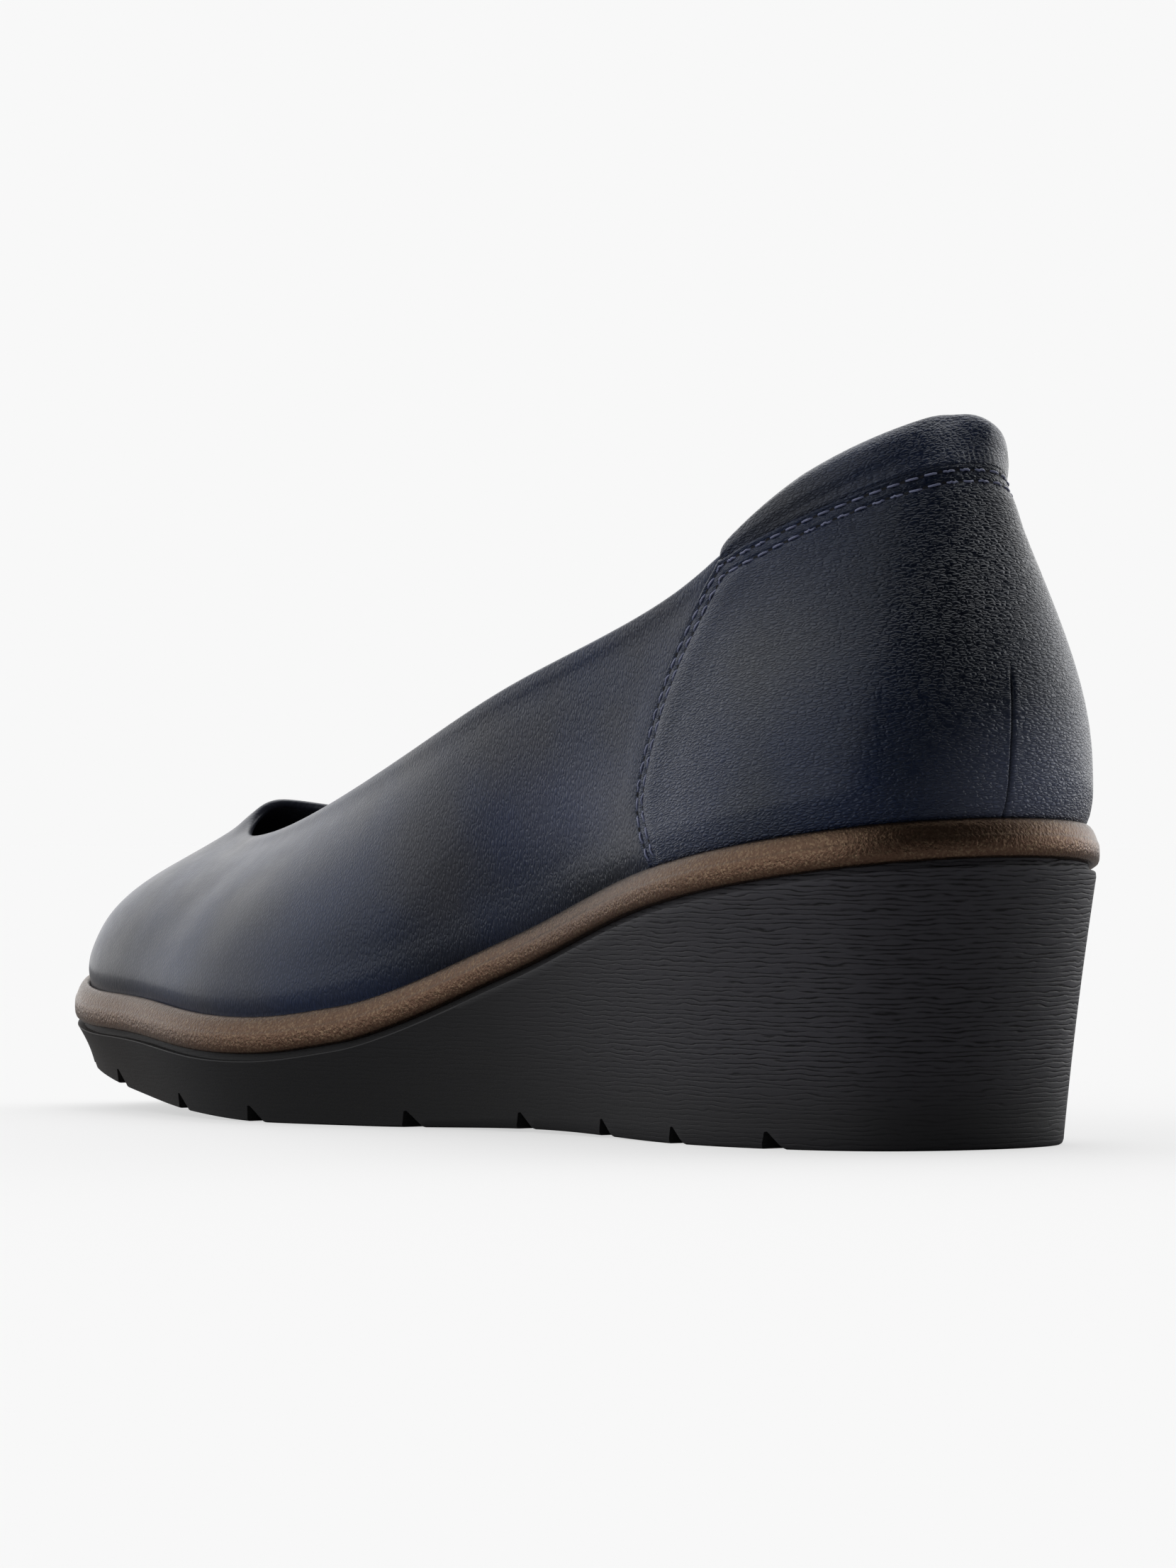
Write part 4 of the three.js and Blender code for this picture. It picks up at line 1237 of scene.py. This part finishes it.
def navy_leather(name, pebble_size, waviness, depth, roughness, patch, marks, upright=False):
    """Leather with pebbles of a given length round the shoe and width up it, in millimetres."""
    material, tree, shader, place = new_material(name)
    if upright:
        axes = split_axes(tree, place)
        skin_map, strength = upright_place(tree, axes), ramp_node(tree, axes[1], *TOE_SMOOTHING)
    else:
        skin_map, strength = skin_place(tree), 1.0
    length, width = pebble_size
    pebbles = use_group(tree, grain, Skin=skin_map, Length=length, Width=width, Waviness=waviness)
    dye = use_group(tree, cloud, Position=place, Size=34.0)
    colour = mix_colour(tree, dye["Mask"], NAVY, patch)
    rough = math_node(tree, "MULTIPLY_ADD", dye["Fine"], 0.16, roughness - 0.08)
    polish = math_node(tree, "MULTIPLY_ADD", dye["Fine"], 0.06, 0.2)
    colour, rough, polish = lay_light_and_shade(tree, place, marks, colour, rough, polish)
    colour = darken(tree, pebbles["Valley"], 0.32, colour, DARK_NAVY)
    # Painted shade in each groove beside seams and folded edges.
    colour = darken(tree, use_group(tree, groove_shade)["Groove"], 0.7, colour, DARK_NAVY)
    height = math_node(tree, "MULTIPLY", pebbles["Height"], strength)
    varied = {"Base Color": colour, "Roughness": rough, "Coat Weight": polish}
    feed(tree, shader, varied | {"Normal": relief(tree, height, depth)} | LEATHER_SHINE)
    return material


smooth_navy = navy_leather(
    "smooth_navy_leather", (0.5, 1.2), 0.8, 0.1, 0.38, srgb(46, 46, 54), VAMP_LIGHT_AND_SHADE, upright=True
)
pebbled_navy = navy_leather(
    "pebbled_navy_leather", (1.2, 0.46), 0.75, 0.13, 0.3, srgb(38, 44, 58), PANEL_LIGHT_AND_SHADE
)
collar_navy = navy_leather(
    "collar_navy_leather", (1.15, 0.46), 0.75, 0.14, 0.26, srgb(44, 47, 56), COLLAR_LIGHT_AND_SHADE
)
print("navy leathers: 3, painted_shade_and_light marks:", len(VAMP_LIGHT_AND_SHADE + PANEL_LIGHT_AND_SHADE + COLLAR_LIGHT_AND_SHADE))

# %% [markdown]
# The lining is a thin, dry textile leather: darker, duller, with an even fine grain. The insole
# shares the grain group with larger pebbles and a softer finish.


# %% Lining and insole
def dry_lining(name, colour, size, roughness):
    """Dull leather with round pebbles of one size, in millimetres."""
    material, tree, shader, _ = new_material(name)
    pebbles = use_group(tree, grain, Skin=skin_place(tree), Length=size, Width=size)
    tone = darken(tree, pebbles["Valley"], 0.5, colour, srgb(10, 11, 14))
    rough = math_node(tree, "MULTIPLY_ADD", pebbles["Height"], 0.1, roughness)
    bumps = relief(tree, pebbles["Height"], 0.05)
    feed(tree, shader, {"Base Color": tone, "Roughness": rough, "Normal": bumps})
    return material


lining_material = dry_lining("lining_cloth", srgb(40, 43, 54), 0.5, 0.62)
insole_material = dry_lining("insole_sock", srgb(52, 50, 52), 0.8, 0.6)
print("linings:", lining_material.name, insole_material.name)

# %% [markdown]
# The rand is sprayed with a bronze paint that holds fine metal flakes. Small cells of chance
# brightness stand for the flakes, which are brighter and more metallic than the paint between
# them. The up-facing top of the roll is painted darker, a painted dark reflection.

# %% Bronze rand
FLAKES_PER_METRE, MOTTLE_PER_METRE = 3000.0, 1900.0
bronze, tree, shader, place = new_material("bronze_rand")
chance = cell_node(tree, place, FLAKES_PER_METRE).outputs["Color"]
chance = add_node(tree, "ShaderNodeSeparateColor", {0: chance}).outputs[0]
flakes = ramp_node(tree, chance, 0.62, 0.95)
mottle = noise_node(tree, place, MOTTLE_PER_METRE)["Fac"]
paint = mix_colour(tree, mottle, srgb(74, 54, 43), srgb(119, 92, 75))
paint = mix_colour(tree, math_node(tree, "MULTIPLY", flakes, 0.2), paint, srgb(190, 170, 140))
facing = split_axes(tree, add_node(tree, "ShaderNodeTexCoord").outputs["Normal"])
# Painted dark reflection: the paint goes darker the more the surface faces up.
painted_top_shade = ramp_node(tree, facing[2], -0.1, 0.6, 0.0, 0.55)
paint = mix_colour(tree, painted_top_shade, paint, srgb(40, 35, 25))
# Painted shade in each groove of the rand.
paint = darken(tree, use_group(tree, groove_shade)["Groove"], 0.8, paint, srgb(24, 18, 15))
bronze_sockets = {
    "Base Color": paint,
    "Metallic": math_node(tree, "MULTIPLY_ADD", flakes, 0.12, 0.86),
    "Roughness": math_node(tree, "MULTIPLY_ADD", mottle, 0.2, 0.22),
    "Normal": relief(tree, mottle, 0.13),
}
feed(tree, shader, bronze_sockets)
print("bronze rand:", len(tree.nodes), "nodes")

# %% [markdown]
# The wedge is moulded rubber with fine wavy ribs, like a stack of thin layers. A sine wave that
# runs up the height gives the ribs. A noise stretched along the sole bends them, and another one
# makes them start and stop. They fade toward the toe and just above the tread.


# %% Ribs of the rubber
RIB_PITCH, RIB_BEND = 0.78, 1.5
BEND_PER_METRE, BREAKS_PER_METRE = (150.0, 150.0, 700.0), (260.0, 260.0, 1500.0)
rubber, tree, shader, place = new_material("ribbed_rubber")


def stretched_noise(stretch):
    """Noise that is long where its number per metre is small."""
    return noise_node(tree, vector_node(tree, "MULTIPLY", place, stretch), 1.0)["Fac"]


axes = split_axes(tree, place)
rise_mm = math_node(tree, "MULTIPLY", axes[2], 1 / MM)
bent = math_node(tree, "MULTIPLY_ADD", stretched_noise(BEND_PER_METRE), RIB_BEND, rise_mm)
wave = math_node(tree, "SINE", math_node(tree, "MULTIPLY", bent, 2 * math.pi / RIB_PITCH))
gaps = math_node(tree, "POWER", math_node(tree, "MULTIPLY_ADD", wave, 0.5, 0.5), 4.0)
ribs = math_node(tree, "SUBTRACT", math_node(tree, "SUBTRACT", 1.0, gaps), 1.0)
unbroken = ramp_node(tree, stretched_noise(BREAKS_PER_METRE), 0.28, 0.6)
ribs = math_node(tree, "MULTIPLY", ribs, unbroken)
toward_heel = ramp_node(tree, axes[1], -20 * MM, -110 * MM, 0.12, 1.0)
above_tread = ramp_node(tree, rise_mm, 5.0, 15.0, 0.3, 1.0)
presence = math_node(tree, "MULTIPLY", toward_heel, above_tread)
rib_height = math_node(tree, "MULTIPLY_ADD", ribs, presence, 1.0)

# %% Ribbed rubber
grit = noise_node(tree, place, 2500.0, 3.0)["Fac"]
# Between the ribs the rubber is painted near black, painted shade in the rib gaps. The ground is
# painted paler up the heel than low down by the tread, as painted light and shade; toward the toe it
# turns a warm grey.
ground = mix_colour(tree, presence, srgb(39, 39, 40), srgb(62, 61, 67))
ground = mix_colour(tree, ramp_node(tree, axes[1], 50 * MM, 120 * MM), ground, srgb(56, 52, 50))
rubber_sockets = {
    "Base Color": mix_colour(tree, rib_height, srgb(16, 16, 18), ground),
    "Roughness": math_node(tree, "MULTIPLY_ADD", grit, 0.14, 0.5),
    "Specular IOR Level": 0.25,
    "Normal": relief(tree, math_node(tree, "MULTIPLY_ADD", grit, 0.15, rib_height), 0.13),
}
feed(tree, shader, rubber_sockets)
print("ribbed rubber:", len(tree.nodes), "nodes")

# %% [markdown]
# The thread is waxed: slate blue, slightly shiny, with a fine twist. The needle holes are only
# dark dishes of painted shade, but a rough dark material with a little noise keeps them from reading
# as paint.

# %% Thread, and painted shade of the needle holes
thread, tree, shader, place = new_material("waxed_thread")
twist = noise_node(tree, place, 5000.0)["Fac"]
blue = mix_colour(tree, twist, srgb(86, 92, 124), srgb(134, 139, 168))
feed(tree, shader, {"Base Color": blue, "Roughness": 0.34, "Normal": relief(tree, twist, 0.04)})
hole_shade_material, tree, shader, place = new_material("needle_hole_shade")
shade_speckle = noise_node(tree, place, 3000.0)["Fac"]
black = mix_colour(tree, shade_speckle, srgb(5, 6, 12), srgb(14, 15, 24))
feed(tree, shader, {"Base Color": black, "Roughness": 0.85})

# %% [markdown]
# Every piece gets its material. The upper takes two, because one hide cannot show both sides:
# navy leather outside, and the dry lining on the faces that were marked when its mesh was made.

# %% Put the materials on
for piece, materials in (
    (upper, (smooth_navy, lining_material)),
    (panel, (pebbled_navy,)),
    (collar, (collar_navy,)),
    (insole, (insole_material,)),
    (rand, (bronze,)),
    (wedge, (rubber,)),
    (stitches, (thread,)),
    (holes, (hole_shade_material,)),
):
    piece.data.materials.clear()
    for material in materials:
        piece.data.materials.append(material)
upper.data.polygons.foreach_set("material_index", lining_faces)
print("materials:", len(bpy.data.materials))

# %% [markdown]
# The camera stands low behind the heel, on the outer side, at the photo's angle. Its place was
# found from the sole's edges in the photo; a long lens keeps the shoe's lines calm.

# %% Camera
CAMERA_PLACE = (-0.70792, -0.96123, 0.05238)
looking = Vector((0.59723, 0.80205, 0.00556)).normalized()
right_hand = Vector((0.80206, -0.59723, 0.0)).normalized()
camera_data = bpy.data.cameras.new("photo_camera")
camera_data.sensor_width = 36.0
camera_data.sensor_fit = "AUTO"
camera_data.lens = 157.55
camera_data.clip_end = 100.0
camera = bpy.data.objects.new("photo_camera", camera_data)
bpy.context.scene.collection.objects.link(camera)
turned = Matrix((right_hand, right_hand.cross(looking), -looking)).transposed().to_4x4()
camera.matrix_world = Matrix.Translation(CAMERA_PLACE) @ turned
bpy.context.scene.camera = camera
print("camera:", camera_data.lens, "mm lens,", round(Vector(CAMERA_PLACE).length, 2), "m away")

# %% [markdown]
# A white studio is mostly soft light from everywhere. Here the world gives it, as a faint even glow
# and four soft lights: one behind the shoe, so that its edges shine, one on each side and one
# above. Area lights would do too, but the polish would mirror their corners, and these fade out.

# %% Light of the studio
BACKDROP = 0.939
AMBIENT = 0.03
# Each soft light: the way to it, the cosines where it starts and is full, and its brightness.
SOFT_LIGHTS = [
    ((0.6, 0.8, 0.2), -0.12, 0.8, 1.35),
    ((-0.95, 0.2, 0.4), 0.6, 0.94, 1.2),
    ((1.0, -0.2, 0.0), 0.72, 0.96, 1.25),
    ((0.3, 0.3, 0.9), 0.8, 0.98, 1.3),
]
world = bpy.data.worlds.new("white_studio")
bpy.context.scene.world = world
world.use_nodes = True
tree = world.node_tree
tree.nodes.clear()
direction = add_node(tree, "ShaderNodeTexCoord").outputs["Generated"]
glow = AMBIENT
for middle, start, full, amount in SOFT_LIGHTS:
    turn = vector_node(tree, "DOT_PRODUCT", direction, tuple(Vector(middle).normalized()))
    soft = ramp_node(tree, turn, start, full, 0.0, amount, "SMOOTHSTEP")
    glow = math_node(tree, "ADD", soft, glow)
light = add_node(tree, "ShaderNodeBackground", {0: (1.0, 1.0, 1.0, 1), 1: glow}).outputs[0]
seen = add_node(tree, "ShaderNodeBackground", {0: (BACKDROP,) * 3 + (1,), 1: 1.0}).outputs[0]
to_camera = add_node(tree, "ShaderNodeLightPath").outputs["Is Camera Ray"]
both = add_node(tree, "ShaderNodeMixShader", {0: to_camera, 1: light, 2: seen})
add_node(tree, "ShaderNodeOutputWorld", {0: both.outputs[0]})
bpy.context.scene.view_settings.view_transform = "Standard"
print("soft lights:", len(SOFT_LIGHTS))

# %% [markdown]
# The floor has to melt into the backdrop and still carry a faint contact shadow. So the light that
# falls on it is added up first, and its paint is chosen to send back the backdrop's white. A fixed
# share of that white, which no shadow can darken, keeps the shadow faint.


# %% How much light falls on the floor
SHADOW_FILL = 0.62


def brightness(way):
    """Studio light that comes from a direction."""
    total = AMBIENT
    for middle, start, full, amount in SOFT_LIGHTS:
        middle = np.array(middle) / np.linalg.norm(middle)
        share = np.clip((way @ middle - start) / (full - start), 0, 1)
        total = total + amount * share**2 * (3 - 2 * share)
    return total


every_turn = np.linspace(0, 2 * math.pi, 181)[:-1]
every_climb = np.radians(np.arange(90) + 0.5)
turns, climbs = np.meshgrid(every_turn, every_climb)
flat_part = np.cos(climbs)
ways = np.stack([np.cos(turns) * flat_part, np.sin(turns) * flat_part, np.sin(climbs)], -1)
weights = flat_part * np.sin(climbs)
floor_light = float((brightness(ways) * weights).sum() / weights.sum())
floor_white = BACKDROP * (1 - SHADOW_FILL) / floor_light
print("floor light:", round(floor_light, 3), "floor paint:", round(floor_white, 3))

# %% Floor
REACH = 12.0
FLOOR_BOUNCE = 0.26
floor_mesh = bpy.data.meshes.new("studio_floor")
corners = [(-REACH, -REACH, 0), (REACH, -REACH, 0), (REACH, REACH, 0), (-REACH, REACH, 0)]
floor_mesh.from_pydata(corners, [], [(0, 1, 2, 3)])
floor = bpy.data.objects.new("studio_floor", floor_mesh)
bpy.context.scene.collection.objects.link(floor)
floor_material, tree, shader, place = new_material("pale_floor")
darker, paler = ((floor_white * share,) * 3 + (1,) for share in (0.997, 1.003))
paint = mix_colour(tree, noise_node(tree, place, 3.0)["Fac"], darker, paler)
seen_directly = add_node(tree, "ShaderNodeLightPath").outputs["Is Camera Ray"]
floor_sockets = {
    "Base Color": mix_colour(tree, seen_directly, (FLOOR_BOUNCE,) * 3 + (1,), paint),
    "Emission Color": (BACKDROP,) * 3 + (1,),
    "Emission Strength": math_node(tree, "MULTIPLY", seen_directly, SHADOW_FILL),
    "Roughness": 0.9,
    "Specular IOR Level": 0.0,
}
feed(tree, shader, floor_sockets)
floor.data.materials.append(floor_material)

- [Work instructions]
Beginning at the top of the data, please return every line until and including the line containing "# shares the", copied exactly, and nothing past it.

- [Solution to this exercise]
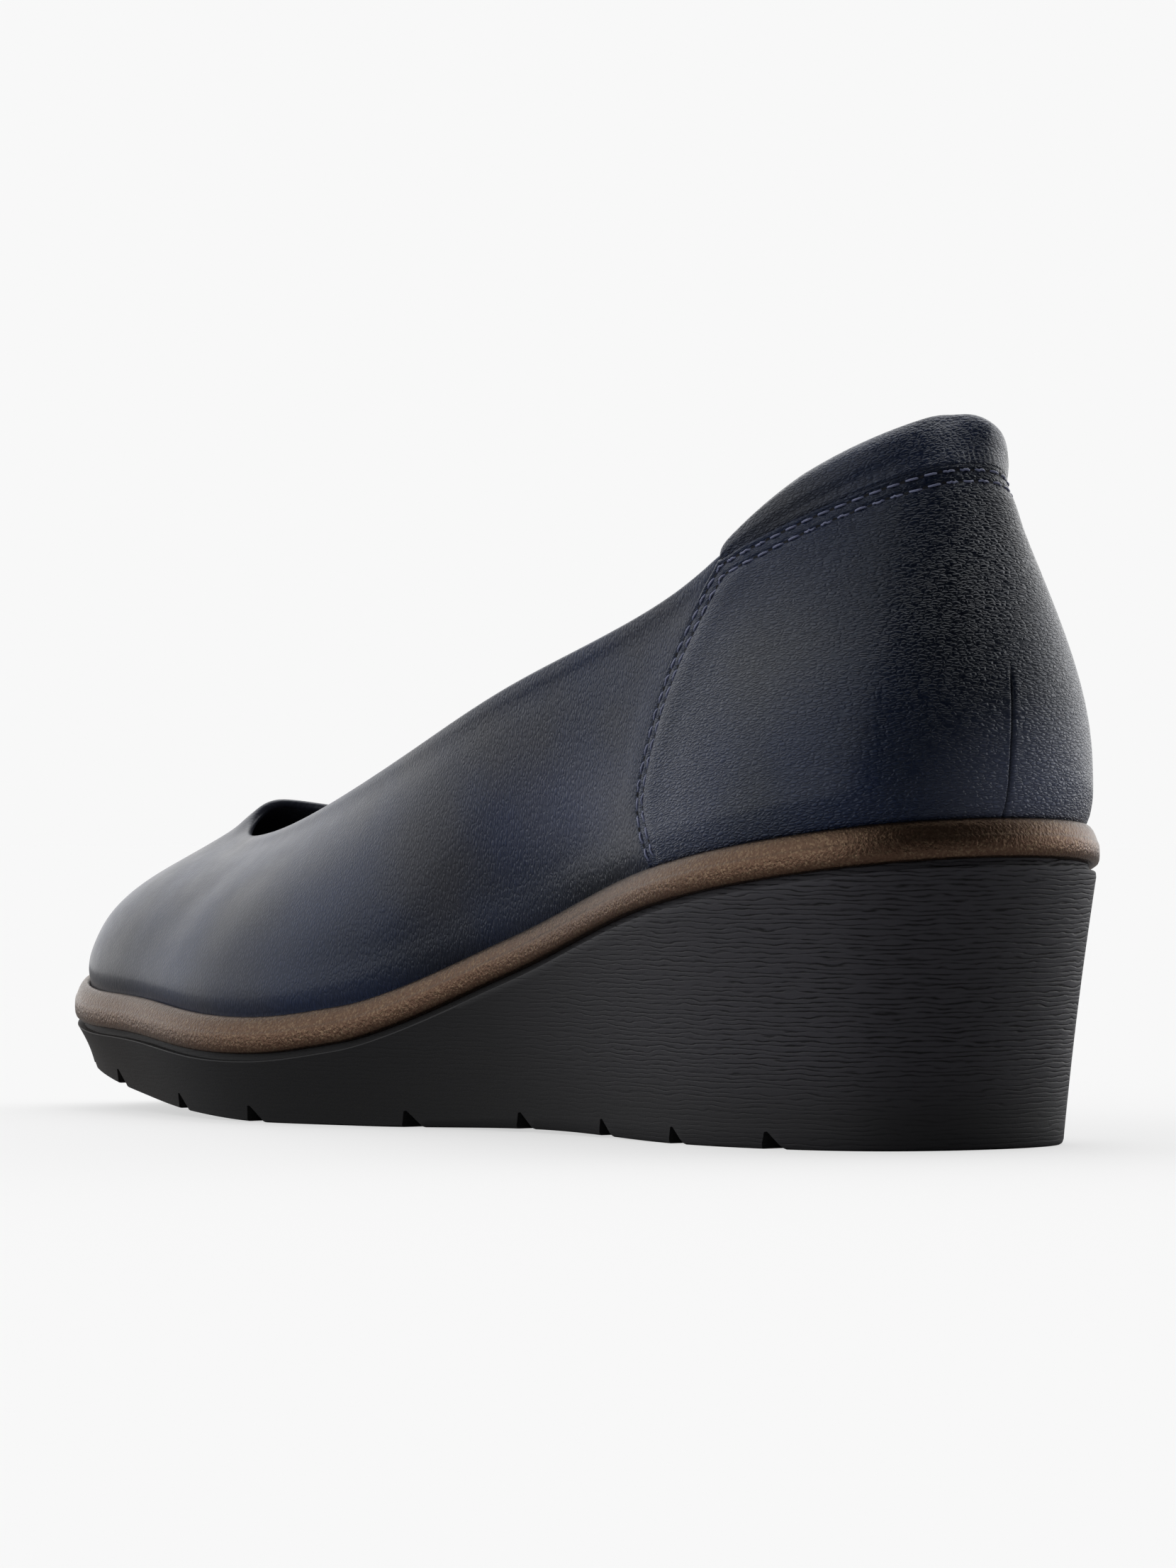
Write part 4 of the three.js and Blender code for this picture. It picks up at line 1237 of scene.py. This part finishes it.
def navy_leather(name, pebble_size, waviness, depth, roughness, patch, marks, upright=False):
    """Leather with pebbles of a given length round the shoe and width up it, in millimetres."""
    material, tree, shader, place = new_material(name)
    if upright:
        axes = split_axes(tree, place)
        skin_map, strength = upright_place(tree, axes), ramp_node(tree, axes[1], *TOE_SMOOTHING)
    else:
        skin_map, strength = skin_place(tree), 1.0
    length, width = pebble_size
    pebbles = use_group(tree, grain, Skin=skin_map, Length=length, Width=width, Waviness=waviness)
    dye = use_group(tree, cloud, Position=place, Size=34.0)
    colour = mix_colour(tree, dye["Mask"], NAVY, patch)
    rough = math_node(tree, "MULTIPLY_ADD", dye["Fine"], 0.16, roughness - 0.08)
    polish = math_node(tree, "MULTIPLY_ADD", dye["Fine"], 0.06, 0.2)
    colour, rough, polish = lay_light_and_shade(tree, place, marks, colour, rough, polish)
    colour = darken(tree, pebbles["Valley"], 0.32, colour, DARK_NAVY)
    # Painted shade in each groove beside seams and folded edges.
    colour = darken(tree, use_group(tree, groove_shade)["Groove"], 0.7, colour, DARK_NAVY)
    height = math_node(tree, "MULTIPLY", pebbles["Height"], strength)
    varied = {"Base Color": colour, "Roughness": rough, "Coat Weight": polish}
    feed(tree, shader, varied | {"Normal": relief(tree, height, depth)} | LEATHER_SHINE)
    return material


smooth_navy = navy_leather(
    "smooth_navy_leather", (0.5, 1.2), 0.8, 0.1, 0.38, srgb(46, 46, 54), VAMP_LIGHT_AND_SHADE, upright=True
)
pebbled_navy = navy_leather(
    "pebbled_navy_leather", (1.2, 0.46), 0.75, 0.13, 0.3, srgb(38, 44, 58), PANEL_LIGHT_AND_SHADE
)
collar_navy = navy_leather(
    "collar_navy_leather", (1.15, 0.46), 0.75, 0.14, 0.26, srgb(44, 47, 56), COLLAR_LIGHT_AND_SHADE
)
print("navy leathers: 3, painted_shade_and_light marks:", len(VAMP_LIGHT_AND_SHADE + PANEL_LIGHT_AND_SHADE + COLLAR_LIGHT_AND_SHADE))

# %% [markdown]
# The lining is a thin, dry textile leather: darker, duller, with an even fine grain. The insole
# shares the grain group with larger pebbles and a softer finish.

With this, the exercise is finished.